A new study accepted at AIED 2026 tested GPT-5.1 on 150 middle school science drawings covering kinetic molecular theory across five tasks and three competence levels. Researchers generated 300 feedback instances and coded them for four grounding error types: object mismatch, attribute mismatch, relation mismatch, and false absence. They found that 41.3% of all feedback instances contained at least one error, with false absence—treating depicted elements as missing—being the dominant failure mode. Even an inventory-list-first prompting workflow, which asks the model to list objects before generating feedback, reduced overall errors but still left roughly one in three outputs flawed.

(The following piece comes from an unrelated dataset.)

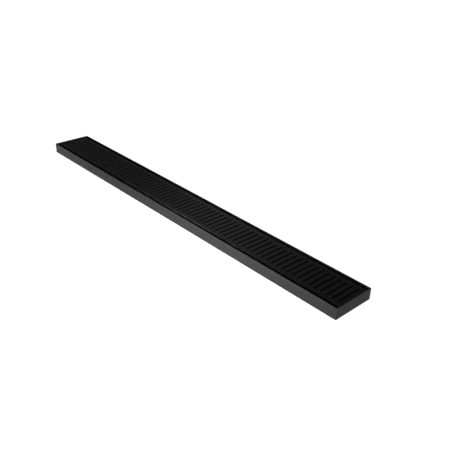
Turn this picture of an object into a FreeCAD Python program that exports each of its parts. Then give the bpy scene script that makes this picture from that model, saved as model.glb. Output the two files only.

The study identifies modal decoupling as a key limitation: MLLM outputs remain pedagogically plausible in form while contradicting the actual visual evidence. Feedback that appears visually grounded offered little diagnostic value for detecting invalid instances—meaning educators cannot easily spot when the AI is wrong. The findings highlight that common prompting strategies are insufficient for reliable grounding in complex visual tasks like student science drawings. For AIED applications, this raises serious concerns about deploying off-the-shelf MLLMs for automated assessment without robust, multi-modal verification mechanisms.
- 41.3% of GPT-5.1 feedback instances on student drawings contained at least one grounding error (object, attribute, relation, or false absence).
- False absence—where the model says an element is missing that is actually present—was the most common failure mode.
- An inventory-list-first prompting workflow reduced error rates but still left roughly 1 in 3 feedback instances flawed.
Why It Matters
Highlights critical limitations in using MLLMs like GPT-5.1 for automated student assessment without robust grounding mechanisms.